### Exercise requirements
Starting at the line containing "Keep writing the three.js", please quote every line up to and including the line containing "# block for", exactly, and nothing beyond.

### The data
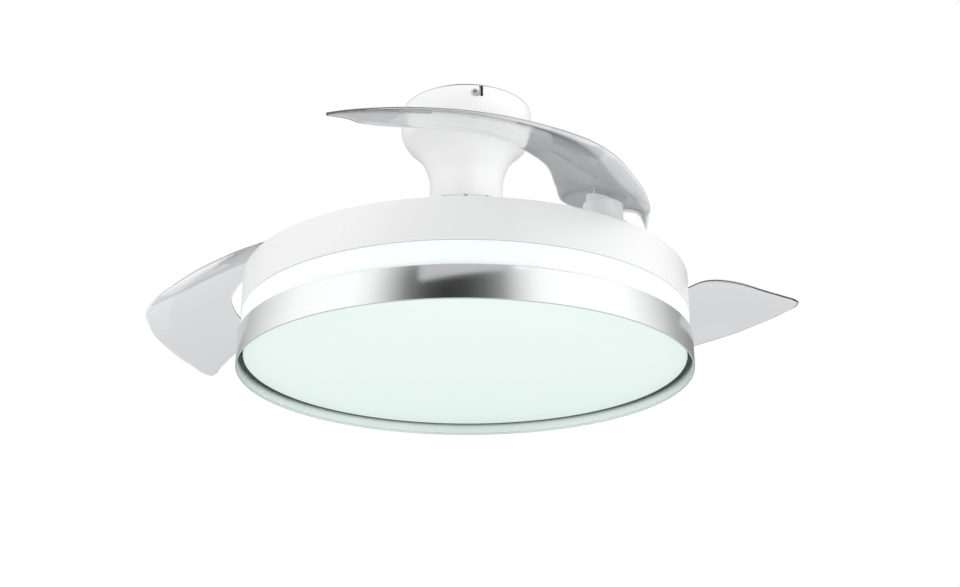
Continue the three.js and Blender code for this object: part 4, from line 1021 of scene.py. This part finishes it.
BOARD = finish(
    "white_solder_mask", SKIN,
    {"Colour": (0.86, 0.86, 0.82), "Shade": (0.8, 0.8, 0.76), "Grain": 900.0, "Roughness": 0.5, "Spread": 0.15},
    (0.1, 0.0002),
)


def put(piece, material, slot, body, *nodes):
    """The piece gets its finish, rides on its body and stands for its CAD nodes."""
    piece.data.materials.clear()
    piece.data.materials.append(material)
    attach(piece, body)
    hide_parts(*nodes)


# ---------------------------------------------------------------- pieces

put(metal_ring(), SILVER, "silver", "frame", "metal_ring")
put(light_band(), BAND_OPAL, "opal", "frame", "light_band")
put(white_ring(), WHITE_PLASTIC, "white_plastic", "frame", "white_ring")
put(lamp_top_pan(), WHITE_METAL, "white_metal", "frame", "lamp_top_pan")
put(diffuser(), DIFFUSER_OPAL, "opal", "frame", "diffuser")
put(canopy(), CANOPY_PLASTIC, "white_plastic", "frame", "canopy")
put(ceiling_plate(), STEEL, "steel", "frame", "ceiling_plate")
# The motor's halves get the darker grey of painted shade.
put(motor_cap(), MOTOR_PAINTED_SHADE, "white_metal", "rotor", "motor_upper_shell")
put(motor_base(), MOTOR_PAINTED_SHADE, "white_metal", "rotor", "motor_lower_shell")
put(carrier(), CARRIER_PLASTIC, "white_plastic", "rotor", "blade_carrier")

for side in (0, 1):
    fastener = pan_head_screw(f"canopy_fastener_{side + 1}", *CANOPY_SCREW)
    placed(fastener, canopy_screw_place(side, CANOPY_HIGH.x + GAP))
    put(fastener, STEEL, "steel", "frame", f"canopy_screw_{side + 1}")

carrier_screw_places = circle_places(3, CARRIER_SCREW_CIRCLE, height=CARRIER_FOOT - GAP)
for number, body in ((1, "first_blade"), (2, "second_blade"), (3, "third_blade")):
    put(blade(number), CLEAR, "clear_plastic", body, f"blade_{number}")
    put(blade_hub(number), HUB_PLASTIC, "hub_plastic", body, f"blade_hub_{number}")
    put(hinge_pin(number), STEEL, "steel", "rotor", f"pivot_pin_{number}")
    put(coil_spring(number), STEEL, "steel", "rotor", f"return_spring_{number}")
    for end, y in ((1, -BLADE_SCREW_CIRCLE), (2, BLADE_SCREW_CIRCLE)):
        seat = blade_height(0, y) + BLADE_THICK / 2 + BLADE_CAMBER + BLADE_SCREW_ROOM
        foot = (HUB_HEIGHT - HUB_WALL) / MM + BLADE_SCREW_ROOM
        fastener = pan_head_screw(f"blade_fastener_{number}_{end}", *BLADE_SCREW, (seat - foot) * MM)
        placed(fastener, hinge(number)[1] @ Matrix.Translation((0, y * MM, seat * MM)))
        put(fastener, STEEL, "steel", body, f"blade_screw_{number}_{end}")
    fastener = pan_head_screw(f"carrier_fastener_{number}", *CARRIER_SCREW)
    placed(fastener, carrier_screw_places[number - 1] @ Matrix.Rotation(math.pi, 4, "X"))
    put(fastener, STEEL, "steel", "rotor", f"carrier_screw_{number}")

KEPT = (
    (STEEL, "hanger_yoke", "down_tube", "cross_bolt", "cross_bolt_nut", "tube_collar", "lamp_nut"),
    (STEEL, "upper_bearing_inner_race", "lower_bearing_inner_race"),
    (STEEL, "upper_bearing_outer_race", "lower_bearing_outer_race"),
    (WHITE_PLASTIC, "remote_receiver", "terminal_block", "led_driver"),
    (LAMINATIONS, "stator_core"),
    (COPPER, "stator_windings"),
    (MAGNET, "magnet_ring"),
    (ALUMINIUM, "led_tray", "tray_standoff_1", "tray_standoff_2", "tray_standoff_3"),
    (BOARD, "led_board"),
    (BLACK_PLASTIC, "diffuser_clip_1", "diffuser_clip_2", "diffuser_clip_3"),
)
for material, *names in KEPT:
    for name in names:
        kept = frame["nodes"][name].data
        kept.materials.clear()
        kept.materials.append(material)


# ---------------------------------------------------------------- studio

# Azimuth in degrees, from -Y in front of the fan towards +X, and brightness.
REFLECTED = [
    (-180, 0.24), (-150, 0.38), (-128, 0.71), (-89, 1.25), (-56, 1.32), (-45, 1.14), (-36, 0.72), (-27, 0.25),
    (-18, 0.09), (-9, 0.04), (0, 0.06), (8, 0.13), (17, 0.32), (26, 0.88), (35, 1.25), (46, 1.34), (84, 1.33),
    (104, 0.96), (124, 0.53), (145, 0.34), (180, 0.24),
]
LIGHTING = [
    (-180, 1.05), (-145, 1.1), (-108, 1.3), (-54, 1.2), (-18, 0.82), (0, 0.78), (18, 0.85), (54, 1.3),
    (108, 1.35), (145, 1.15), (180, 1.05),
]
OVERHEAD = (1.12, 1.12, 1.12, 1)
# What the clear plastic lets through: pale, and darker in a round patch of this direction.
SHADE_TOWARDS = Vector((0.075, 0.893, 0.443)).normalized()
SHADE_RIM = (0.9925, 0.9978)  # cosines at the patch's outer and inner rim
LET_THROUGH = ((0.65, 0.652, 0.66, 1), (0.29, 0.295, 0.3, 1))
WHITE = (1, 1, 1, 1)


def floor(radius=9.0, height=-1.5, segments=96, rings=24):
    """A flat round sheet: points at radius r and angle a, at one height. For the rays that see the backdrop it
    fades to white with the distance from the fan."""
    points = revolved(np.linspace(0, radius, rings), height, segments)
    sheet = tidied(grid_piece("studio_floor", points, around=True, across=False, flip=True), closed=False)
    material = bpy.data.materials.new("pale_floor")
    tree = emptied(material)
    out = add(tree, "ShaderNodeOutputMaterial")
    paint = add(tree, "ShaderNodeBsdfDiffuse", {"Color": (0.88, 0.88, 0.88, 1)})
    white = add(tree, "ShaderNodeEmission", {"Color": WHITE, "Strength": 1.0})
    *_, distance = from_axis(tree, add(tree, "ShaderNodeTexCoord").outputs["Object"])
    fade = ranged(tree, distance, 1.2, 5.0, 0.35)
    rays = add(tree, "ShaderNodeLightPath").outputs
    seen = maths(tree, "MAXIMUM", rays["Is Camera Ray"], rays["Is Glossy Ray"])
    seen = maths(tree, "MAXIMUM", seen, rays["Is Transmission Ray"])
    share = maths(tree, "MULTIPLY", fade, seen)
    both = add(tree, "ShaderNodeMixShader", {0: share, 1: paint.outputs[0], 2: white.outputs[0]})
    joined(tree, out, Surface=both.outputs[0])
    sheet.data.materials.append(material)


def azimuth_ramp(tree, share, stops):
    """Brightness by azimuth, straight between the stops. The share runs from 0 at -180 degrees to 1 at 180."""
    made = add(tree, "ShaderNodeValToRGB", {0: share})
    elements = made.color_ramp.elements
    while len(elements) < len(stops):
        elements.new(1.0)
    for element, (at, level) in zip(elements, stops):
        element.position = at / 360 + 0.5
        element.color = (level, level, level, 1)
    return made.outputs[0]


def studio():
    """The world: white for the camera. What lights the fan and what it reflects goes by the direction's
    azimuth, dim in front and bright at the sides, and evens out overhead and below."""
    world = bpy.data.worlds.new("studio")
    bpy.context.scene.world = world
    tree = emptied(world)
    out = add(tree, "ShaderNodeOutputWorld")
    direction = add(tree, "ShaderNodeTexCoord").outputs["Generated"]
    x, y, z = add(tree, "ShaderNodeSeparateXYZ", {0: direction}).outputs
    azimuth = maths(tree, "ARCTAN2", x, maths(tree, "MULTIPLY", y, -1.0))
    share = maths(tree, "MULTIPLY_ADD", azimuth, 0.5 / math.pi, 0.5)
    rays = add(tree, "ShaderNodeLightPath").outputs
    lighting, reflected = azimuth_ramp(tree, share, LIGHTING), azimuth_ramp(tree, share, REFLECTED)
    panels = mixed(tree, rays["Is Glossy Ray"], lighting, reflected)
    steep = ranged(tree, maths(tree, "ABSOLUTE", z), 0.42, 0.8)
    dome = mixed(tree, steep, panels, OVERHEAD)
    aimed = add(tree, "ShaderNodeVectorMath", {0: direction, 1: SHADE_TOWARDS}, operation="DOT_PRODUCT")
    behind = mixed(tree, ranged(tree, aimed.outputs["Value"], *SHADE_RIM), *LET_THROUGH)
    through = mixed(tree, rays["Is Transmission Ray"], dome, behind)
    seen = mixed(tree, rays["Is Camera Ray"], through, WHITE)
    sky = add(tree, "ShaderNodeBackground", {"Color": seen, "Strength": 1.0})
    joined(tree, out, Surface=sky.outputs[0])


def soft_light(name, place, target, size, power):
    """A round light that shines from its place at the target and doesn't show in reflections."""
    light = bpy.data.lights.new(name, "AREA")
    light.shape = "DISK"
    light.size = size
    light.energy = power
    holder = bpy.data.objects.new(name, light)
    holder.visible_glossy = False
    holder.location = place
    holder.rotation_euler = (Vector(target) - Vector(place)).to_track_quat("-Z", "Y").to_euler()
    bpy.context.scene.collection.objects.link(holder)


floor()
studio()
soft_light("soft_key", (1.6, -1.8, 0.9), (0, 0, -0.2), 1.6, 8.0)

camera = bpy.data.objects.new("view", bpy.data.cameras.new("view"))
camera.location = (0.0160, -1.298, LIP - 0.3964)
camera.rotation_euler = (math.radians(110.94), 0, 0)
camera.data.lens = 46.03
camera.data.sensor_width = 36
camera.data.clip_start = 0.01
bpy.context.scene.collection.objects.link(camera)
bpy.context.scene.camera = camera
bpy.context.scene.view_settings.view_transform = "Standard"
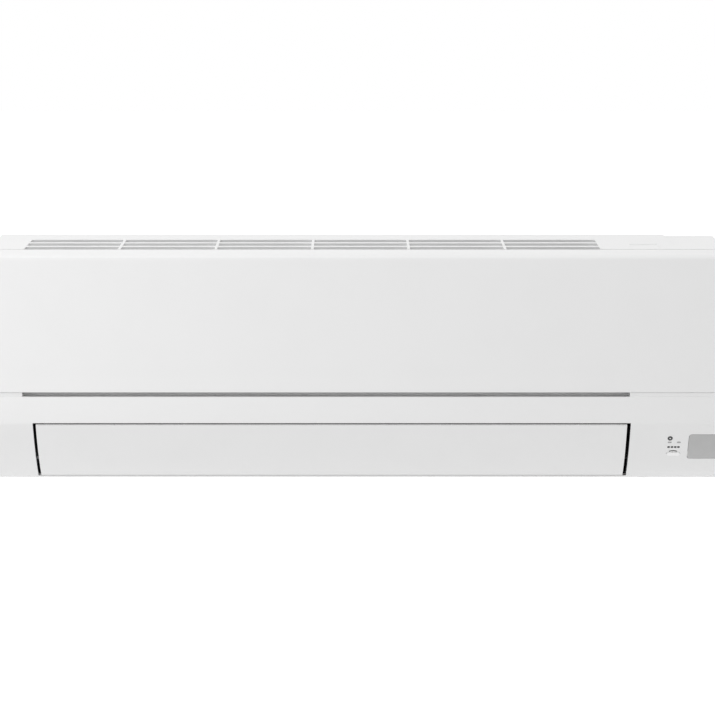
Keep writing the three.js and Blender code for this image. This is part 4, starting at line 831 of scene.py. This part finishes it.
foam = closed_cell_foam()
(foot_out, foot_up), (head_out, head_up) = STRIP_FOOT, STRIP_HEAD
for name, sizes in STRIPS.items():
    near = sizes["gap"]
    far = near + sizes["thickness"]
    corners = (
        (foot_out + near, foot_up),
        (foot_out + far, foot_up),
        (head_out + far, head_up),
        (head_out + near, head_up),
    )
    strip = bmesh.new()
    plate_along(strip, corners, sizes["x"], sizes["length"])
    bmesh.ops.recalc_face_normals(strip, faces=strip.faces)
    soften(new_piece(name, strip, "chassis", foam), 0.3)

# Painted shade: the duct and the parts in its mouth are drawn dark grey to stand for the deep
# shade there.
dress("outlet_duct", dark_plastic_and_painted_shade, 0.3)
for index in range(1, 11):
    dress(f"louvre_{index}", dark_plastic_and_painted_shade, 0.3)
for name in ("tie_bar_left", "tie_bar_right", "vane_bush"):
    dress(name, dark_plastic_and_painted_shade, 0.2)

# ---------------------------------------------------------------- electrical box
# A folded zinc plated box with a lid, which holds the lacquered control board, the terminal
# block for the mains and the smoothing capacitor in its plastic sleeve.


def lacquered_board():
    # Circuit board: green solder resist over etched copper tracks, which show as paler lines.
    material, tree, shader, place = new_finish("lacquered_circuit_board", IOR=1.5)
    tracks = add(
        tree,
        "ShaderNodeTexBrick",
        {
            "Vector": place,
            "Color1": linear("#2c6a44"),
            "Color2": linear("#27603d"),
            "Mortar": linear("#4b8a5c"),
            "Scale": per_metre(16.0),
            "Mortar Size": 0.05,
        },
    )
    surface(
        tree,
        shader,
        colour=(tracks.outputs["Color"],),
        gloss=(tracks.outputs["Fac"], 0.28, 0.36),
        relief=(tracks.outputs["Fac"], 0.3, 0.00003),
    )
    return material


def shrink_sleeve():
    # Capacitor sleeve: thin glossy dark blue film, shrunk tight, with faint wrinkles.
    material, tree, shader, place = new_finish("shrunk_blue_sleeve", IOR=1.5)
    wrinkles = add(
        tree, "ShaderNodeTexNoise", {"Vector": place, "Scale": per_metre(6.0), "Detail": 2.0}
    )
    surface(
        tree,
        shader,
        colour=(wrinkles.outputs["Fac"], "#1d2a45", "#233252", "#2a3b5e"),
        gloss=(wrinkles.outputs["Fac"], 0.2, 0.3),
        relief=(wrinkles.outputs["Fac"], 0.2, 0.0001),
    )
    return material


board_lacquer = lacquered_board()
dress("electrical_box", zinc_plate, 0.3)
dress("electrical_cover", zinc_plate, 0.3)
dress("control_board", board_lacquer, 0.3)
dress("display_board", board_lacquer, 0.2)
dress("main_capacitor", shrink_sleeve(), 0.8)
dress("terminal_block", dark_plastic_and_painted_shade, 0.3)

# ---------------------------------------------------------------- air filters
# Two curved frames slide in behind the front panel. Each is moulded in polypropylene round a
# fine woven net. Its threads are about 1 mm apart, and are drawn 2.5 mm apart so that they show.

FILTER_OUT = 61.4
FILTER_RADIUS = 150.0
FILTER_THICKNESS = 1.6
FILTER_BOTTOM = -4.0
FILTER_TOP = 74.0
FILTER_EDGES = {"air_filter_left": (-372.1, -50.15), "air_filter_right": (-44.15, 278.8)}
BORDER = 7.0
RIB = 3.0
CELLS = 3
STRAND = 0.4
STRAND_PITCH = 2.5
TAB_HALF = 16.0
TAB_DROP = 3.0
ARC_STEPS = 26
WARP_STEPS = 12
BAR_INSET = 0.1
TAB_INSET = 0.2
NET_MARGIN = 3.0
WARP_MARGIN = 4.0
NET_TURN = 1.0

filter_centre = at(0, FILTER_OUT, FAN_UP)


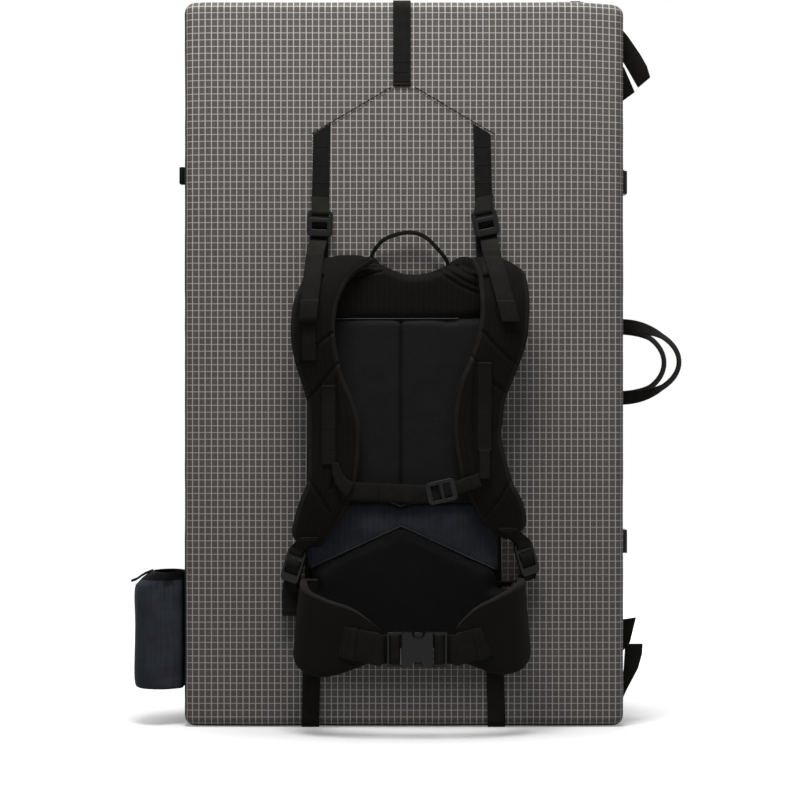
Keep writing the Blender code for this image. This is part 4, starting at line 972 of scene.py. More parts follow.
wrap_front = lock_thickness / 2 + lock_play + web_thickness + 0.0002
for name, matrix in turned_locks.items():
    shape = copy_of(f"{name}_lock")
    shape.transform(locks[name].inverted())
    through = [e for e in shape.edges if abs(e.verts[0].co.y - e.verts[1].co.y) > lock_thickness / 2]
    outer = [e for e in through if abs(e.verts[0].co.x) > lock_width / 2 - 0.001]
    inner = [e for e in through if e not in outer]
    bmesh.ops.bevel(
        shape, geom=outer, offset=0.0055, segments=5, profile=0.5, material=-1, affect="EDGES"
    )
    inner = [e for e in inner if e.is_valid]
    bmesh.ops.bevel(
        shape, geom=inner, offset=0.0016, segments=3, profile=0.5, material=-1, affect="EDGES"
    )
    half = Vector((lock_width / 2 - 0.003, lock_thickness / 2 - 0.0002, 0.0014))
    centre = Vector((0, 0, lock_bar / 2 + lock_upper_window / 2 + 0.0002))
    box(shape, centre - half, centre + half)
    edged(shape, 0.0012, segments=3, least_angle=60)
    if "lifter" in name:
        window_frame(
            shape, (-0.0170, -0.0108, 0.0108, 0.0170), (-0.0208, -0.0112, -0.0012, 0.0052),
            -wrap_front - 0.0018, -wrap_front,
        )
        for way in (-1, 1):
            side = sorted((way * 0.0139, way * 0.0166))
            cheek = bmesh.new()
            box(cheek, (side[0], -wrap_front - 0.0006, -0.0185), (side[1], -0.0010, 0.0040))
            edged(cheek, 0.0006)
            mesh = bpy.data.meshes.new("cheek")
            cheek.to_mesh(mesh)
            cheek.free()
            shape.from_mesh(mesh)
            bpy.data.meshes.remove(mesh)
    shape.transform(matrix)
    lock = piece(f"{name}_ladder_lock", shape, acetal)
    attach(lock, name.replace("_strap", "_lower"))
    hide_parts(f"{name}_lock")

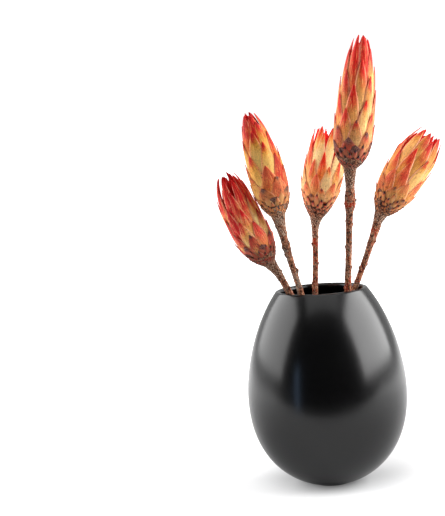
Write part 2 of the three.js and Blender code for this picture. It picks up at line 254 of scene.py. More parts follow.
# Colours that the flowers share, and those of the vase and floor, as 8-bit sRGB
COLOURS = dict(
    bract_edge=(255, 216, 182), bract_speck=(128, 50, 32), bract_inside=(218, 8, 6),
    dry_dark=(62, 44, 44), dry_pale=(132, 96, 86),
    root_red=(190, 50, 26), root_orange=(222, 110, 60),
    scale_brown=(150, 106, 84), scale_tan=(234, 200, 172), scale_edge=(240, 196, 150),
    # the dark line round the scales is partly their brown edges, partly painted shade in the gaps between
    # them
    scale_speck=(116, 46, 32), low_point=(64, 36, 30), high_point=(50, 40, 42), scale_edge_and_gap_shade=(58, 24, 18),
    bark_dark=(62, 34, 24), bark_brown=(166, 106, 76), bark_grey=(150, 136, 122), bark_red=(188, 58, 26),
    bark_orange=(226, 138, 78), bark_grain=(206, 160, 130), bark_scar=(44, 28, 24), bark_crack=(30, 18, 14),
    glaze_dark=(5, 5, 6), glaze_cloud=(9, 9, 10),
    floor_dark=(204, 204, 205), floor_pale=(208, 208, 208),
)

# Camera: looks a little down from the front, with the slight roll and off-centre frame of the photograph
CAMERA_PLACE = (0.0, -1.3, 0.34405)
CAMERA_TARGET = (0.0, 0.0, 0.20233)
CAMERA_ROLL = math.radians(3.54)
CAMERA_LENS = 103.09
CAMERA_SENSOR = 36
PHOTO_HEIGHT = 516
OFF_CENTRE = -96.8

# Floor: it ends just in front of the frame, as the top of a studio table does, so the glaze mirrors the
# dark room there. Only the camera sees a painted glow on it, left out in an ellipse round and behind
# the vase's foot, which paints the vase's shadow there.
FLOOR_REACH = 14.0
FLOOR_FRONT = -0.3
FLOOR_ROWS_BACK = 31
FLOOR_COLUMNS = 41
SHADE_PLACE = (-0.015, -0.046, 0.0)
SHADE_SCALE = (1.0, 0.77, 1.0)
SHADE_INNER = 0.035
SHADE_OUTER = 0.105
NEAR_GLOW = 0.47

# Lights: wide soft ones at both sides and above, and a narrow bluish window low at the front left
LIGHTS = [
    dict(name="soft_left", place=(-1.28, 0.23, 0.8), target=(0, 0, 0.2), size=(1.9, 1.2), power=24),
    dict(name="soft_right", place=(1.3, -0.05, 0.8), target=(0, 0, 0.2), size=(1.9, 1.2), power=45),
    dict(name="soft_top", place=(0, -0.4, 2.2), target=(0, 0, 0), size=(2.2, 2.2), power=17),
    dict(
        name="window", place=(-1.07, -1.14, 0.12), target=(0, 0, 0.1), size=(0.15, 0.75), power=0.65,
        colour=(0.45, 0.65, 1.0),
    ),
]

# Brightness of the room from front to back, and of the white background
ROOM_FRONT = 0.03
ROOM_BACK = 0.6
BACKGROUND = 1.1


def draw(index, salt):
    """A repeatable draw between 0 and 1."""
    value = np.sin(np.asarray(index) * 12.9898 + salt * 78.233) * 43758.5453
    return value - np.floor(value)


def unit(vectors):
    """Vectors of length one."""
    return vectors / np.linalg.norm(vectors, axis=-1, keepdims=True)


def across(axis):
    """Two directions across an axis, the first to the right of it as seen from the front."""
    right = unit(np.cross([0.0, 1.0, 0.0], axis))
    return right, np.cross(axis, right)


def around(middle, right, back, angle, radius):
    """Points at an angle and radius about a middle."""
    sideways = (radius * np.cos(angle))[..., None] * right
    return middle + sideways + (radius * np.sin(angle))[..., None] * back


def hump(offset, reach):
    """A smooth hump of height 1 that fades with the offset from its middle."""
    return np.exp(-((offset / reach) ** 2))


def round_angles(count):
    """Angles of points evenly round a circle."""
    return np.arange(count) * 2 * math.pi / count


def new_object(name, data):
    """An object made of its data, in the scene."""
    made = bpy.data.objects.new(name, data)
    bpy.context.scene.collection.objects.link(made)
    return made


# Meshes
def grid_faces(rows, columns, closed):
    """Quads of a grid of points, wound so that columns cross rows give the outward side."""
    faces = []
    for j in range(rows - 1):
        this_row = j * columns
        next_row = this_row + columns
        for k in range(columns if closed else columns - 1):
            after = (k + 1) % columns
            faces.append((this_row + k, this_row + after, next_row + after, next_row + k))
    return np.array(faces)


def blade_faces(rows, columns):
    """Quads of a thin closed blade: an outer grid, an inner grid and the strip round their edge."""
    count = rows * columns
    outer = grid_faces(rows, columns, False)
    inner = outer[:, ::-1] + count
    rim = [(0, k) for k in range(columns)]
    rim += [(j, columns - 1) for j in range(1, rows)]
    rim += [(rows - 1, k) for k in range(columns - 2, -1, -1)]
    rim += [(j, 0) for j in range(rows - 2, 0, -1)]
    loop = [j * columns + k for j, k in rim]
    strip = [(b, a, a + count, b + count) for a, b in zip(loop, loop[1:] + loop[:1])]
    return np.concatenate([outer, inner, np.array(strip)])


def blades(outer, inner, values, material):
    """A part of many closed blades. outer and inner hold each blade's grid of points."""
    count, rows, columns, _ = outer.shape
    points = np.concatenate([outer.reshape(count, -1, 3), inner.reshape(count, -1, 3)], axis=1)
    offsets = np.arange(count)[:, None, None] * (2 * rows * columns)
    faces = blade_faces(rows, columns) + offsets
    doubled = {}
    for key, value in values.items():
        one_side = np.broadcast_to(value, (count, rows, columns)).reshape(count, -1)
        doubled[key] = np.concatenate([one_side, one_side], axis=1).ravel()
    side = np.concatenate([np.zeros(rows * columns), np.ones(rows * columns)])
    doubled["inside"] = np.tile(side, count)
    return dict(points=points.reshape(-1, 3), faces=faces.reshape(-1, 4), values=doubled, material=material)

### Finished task
Keep writing the three.js and Blender code for this image. This is part 4, starting at line 831 of scene.py. This part finishes it.
foam = closed_cell_foam()
(foot_out, foot_up), (head_out, head_up) = STRIP_FOOT, STRIP_HEAD
for name, sizes in STRIPS.items():
    near = sizes["gap"]
    far = near + sizes["thickness"]
    corners = (
        (foot_out + near, foot_up),
        (foot_out + far, foot_up),
        (head_out + far, head_up),
        (head_out + near, head_up),
    )
    strip = bmesh.new()
    plate_along(strip, corners, sizes["x"], sizes["length"])
    bmesh.ops.recalc_face_normals(strip, faces=strip.faces)
    soften(new_piece(name, strip, "chassis", foam), 0.3)

# Painted shade: the duct and the parts in its mouth are drawn dark grey to stand for the deep
# shade there.
dress("outlet_duct", dark_plastic_and_painted_shade, 0.3)
for index in range(1, 11):
    dress(f"louvre_{index}", dark_plastic_and_painted_shade, 0.3)
for name in ("tie_bar_left", "tie_bar_right", "vane_bush"):
    dress(name, dark_plastic_and_painted_shade, 0.2)

# ---------------------------------------------------------------- electrical box
# A folded zinc plated box with a lid, which holds the lacquered control board, the terminal
# block for the mains and the smoothing capacitor in its plastic sleeve.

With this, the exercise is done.